Geekerella (Starfield #1)(47)



I hate that I’m falling for someone I don’t even know.





“WITH THE SOLAR FLUX CAPACITOR BREACHING critical mass, I don’t—I mean, I do—shit.” Calvin/Euci shoves away from me, shark teeth glinting. “What’s my line again?”

I beat his PA to it and intone, “With the solar flux capacitor breaching critical mass, I don’t see any other way, Your Highness.”

Calvin glares at me. “I didn’t ask you. What do you want, extra credit for knowing my lines too?”

I shrug and adjust my collar as he composes himself. The ADR shakes her head, muttering something to the director. Amon nods, checking his watch, before he signals to her again.

“All right, we’ll take an hour. Dinner break!” the ADR shouts at the crew. “And we got barbecue catering tonight! Cal, can you run your lines while you’re at dinner?”

“Yeah, yeah,” he mutters and hops off the stage.

It’s unreal how fast the techs and assistants drop their work and make a beeline for the exit. I sigh, sinking down to the edge of the fake bridge, unbuttoning my jacket collar. The set empties out faster than bleachers during halftime at a high school football game.

A PA comes to take my jacket, but I tell her I can do it myself. She’s older, college age, probably interning for cheap—or no—pay. She thumbs back to the door. “Are you coming to eat at least?”

I give her a thankful smile. “Yeah, I’ll be there in a few.”

When she’s gone, I reach into my jacket and fish out my phone. I’m getting better at hiding it. Not texting as often, doing it on breaks when no one’s watching. It sucks, and I feel like a jerk for not answering Elle quickly. But at least I answer eventually.


Elle 3:02 PM

—Day 2 of Frank the Tank at work is amazing

—He’s such a ham

—[1 attachment]


Elle 4:21 PM

—I think tonight I’ll introduce my friend to the Amara eps.

—Let her cry it out

—Although I’m not sure if she cries

—I mean, I’m going to cry

—Maybe she’s the crying-because-other-people-cry type


Elle 6:32 PM

—Do you ever wonder what would’ve happened if she had never saved his ass?

I smirk, because I know the exact answer to that.


7:43 PM

—He probably would’ve died.

—Also hi Sorry for not replying sooner

—Got in trouble for texting at work

“Oh look, it’s the Ice King doing what he does best—being antisocial.”

The sound of Jess’s voice makes me jump. I shove my phone into my jacket and spin around to face her. She’s changed out of her costume, back into yoga pants and a tank top, her dark hair pulled into a ponytail. In her hands are two plates of barbecue.

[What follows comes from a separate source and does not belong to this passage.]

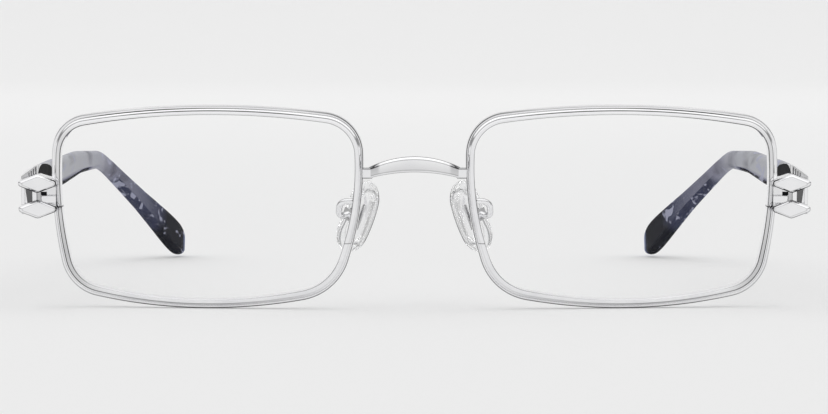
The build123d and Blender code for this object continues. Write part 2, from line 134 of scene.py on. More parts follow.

I lift a brow. “One of those for me?”

She chuckles, sitting down beside me. “I only share with social people.”

“I’m social enough.”

“You totally aren’t, dude.” She hands me a plate anyway. “How’re you supposed to work the crowd if you’re sitting over in a corner texting all day?”

“It’s not my job,” I argue, taking the plate. It smells delicious. Oh and look—she remembered not to put bread or any sort of carbs on my plate. Only protein and greens. I swear, if I can just have one piece of bread, I’ll never lie about my texting habits again. “And genius sells itself, anyway.”

Jess gives me a look. “Watch out, your ego’s showing.”

“It ain’t easy being me.”

“Hm.” She swings her legs back and forth, looking out over the soundstage. “My agent’s in talks with this indie project,” she says after a moment.

“Oh yeah?” I say through a full mouth. “Whassit ’bout?”

“This small-town girl who lives a double life as a deejay. I read the script and it’s good. It’s really good. And I’d be so good in it.”

“You have the talent.” I swallow my food. “I mean, no one can run in heels like you can.”

“Want me to stab you with one?” she threatens. I raise my hands in surrender. “It’s a good project—small but cool, you know? And I’m a perfect fit for the lead.”

But she doesn’t sound happy about it. I study her for a moment.

“Then what’s wrong?”

“Starfield,” she says simply.

“I’m…not following.”

She exhales slowly. “Starfield’s the matter. It’s got this huge following—fans are coming out of the woodwork. Those Stargunners. If they rally around this movie, pay attention to it, make it a success…”

Realization dawns. “If there are Starfield sequels, you can’t do that role.”

“It’d conflict with my contract.” She sighs. “I’m already twenty-two, Darien. And a woman. I know you love this, but my expiration date’s coming a little faster than yours. I can’t waste another three years being a space princess. Space princesses don’t win Oscars.” Morosely, she picks at her food, separating the green beans from the barbecue, her lips curved into a frown. “So much for a springboard. Maybe I should just hope it bombs—oh jeez.” She gasps and looks over at me with wide, apologetic eyes. “I’m so sorry. I didn’t mean that. It was word vomit. I know this is your dream role. I’m so sorry. I suck.”